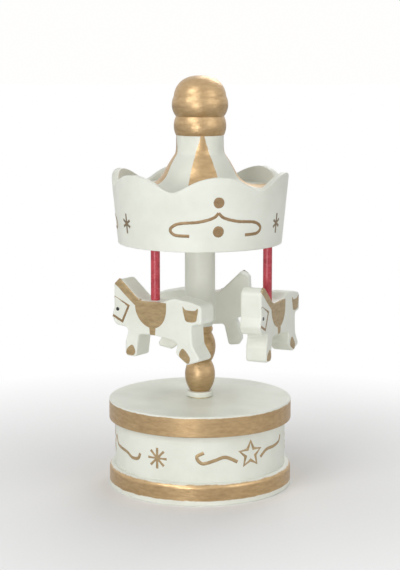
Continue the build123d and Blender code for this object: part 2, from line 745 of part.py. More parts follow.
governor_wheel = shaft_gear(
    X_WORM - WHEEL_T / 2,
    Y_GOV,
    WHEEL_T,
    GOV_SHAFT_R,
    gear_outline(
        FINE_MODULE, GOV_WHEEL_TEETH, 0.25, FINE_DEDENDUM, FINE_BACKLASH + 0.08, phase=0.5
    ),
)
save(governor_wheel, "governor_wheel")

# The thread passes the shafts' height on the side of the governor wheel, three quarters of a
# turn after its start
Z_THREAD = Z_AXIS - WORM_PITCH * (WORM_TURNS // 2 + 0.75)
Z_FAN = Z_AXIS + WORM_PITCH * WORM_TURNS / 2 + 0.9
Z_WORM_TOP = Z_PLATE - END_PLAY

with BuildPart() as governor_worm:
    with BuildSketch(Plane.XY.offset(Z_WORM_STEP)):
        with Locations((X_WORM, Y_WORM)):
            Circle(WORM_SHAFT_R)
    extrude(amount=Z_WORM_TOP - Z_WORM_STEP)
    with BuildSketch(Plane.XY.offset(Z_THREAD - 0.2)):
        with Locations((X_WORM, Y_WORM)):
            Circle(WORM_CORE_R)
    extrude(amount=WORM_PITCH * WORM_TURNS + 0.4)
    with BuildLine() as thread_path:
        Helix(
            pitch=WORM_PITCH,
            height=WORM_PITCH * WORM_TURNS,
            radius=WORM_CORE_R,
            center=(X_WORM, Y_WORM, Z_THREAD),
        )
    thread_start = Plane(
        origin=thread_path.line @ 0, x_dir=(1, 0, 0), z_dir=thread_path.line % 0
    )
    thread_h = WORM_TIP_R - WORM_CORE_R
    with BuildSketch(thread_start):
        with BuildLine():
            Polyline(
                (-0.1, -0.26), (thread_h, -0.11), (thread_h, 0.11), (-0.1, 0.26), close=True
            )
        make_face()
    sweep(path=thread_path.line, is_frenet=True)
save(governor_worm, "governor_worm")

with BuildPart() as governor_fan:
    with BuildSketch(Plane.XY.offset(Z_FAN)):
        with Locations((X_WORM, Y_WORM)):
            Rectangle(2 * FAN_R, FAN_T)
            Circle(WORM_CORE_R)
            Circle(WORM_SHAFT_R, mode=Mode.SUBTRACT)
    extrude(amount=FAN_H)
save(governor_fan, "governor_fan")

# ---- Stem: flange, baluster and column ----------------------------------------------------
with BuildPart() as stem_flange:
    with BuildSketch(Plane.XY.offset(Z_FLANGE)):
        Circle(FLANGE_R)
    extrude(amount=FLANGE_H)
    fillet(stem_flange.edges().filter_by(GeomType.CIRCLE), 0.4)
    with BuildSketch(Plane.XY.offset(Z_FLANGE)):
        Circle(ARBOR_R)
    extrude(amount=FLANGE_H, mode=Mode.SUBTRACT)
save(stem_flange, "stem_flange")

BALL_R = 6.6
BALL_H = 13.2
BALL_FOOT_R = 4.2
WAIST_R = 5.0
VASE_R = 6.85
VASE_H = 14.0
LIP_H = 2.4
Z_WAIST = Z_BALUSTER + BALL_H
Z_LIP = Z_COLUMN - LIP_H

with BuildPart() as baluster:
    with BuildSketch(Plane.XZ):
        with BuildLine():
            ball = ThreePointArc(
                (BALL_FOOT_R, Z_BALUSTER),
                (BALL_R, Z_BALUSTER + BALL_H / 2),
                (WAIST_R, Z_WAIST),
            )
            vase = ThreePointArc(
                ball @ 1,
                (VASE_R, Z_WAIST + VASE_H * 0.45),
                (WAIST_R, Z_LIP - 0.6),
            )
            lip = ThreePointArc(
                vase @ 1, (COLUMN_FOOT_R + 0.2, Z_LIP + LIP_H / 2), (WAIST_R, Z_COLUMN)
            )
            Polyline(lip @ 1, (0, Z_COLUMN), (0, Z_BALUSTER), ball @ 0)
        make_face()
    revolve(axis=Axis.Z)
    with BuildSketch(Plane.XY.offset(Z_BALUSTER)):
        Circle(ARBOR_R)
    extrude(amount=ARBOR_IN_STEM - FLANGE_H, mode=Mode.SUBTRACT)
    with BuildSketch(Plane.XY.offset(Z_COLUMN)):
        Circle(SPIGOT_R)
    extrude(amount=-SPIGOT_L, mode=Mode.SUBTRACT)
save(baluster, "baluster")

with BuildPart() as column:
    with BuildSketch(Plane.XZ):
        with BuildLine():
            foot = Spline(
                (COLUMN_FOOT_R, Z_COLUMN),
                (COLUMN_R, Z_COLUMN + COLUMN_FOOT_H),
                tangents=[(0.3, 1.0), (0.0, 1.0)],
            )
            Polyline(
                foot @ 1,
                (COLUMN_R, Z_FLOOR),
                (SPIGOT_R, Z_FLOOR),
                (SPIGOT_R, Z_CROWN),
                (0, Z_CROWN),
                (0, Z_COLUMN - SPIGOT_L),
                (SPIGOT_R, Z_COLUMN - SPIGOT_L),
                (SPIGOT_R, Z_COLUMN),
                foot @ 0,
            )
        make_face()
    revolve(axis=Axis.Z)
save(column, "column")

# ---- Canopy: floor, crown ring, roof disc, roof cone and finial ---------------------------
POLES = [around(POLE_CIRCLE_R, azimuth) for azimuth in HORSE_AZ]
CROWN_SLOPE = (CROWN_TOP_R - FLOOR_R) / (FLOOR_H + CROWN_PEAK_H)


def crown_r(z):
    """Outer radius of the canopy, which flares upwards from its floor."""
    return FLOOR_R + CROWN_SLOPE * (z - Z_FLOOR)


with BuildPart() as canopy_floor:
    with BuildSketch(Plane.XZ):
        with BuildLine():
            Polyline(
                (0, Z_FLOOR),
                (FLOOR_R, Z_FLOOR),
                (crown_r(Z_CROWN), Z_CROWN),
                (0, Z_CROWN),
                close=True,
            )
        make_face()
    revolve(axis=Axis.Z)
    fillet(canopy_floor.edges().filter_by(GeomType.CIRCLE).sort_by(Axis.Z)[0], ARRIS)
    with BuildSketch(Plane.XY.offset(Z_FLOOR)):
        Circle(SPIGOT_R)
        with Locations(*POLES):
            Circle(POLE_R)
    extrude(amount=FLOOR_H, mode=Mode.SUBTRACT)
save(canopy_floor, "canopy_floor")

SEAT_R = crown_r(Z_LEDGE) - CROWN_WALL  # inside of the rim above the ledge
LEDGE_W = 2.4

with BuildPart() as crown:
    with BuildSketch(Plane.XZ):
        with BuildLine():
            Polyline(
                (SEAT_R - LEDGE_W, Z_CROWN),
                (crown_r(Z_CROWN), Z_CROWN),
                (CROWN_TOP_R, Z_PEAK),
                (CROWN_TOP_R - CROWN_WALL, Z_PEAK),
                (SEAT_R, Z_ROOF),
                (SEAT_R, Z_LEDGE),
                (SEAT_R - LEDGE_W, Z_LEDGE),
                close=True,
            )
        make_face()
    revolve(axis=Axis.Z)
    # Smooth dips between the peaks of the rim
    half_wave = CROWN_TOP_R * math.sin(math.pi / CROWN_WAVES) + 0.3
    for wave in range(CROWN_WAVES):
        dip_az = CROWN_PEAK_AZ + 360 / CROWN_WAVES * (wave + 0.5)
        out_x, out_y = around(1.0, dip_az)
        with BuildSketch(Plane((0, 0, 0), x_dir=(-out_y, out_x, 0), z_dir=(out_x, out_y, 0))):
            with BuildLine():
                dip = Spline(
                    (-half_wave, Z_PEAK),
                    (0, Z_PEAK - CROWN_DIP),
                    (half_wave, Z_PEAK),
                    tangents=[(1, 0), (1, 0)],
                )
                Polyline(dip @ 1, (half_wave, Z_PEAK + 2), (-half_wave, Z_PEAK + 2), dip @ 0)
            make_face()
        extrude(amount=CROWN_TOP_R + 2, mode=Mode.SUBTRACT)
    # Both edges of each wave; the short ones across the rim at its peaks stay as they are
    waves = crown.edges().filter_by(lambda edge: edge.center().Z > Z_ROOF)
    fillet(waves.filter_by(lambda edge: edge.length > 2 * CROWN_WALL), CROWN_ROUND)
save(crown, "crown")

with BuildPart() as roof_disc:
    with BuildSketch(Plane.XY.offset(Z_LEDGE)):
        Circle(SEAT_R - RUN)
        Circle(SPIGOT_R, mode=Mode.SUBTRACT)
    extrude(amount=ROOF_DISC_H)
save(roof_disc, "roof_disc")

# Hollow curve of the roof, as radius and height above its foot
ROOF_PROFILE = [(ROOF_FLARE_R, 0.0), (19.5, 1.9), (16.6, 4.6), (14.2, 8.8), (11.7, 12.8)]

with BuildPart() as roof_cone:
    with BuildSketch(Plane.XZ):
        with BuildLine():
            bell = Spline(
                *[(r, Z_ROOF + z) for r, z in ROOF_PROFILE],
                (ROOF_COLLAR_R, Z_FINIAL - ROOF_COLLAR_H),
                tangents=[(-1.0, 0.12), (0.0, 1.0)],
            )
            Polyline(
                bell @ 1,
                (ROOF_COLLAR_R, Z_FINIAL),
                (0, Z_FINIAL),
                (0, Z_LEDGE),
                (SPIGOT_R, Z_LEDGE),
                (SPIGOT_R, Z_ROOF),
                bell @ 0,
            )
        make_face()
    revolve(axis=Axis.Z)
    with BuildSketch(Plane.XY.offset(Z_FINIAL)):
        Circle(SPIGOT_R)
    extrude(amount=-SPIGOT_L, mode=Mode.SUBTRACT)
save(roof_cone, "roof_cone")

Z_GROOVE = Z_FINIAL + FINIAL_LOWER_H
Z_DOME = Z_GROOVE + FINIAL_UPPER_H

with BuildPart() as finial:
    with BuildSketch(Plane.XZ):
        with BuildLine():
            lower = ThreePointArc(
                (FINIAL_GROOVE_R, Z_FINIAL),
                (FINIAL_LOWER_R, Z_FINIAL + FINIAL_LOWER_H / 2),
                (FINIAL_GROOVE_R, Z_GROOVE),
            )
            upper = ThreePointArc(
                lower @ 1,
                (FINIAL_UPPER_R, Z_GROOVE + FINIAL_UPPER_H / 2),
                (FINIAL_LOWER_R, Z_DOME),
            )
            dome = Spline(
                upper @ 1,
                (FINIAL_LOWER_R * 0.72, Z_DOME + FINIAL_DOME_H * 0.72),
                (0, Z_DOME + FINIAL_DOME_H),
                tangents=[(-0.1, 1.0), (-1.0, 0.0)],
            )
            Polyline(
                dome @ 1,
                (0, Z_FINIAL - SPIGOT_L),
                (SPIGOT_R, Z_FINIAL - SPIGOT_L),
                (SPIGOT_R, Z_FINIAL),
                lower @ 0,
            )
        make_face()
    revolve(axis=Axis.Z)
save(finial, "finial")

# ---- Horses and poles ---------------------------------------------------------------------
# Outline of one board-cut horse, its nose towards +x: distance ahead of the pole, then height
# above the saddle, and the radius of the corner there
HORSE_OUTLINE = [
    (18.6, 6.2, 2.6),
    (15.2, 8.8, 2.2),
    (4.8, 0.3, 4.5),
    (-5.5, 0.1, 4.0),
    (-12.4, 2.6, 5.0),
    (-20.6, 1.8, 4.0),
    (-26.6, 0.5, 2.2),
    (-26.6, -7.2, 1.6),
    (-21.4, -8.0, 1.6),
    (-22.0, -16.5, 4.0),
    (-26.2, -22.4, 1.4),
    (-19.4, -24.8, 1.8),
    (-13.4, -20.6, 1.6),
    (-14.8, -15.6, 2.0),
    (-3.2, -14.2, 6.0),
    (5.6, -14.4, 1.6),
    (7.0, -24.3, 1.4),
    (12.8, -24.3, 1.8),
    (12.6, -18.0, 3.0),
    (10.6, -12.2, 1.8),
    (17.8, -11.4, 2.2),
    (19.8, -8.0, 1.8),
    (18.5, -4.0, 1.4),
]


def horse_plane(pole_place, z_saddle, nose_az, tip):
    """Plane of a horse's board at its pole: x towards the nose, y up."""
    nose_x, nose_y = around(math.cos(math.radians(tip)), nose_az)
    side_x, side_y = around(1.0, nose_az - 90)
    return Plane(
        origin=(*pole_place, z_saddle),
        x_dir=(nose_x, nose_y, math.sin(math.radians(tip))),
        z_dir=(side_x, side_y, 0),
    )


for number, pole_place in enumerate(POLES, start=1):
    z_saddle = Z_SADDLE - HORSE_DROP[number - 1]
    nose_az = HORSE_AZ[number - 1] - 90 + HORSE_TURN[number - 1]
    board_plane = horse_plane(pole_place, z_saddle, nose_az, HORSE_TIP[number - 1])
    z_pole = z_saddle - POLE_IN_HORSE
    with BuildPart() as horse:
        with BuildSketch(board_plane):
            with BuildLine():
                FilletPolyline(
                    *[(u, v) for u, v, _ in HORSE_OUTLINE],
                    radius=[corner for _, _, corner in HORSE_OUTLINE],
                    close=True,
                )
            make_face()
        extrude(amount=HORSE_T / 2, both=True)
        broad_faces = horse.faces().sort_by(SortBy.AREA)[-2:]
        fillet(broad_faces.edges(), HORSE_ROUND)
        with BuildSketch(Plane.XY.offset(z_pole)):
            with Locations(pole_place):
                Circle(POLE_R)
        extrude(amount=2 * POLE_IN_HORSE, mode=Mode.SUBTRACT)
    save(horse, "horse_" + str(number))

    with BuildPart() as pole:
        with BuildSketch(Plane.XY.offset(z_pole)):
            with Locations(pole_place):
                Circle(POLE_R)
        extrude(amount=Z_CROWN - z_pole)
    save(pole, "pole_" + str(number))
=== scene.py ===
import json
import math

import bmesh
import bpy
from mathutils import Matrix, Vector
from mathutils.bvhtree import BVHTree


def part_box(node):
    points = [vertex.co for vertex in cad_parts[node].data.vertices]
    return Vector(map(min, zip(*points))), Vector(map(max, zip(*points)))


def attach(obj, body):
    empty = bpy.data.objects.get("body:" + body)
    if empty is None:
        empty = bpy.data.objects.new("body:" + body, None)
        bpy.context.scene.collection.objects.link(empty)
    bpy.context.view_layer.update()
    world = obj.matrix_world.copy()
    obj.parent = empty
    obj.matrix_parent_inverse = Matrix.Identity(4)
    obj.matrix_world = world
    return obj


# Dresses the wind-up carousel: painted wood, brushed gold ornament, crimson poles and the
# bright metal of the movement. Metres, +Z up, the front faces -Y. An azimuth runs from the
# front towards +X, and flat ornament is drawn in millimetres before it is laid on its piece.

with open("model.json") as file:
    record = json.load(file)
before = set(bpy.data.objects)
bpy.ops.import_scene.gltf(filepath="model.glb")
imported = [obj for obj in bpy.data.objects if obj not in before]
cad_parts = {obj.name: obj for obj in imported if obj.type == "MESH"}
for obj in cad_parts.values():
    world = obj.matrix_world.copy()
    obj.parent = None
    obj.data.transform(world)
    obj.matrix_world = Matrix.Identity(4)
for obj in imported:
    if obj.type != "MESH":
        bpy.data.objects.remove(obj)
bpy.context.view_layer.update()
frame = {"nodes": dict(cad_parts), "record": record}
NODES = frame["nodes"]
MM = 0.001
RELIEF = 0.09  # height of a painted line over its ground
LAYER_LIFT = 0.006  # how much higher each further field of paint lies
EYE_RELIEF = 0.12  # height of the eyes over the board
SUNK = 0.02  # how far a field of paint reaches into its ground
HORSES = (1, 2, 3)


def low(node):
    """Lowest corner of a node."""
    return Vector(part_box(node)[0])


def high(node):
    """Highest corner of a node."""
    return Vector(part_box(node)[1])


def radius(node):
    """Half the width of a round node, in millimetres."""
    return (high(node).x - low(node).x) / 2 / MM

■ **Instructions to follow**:
Check each line above for "points" and return the ones that have it.

■ **Solution to this exercise**:
    points = [vertex.co for vertex in cad_parts[node].data.vertices]
    return Vector(map(min, zip(*points))), Vector(map(max, zip(*points)))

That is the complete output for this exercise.